There is no “I” inherent in any voice or any story, no separate self to be found anywhere in or among them.

To summarize:

  • Each voice (subpersonality) is created from a story or combination of stories.
    • The story of separation creates fear.
    • The story of need creates wants.
    • The story of an identity gives flavor to attractions and aversions.
    • The story of loss creates sadness.
    • The story of wrong creates anger.
    • The story of lack creates seeking.
    • The story of fullness creates non-seeking.
  • Each voice has its own perspective, viewpoint, and filters the world in a particular way.
  • There are story, emotional and action components to each voice, all following from the initial story.
  • Voices can be identified with, disowned, or owned, familiar and free to function yet not taken as an “I”.
    • When voices are closely identified with, there is a belief in the stories creating them. (This tends to lead to a disowning of the polar opposite voices, and the validity of the reversals of the story.)

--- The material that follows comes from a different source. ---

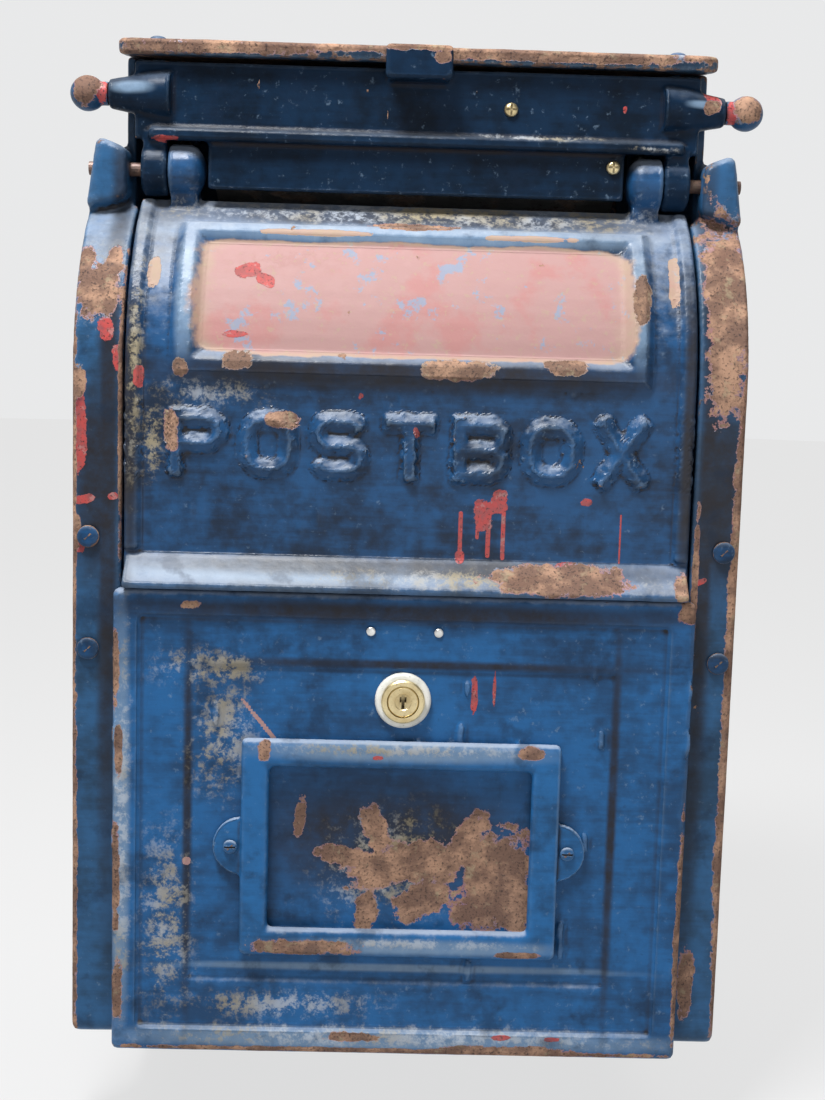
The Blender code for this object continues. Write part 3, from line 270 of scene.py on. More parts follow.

    • When voices are disowned, the validity of the stories creating them is also disowned.
    • When voices and their polar opposites are all familiar and owned, there is a fluidity among them. Each one is free to function when needed, and none of them are taken as an “I”.
  • These voices and stories can be identified with or not.
    • We are identified with a voice when we disown its polar opposites, just as we believe in a story when we deny the validity of its reversals. The voices and stories are taken as an I, we get caught up in the drama of it, and it all seems very real.
    • Identification is released out of a voice when we embrace, own and become familiar with it and all of its opposites, just a belief is released when we find the validity of its reversals. In this case, there is a fluidity among them, each one available to come out when the situation calls for it. From a voice appearing as “I” and a story as the absolute truth, they are revealed as simply tools for this human self to operate in the world.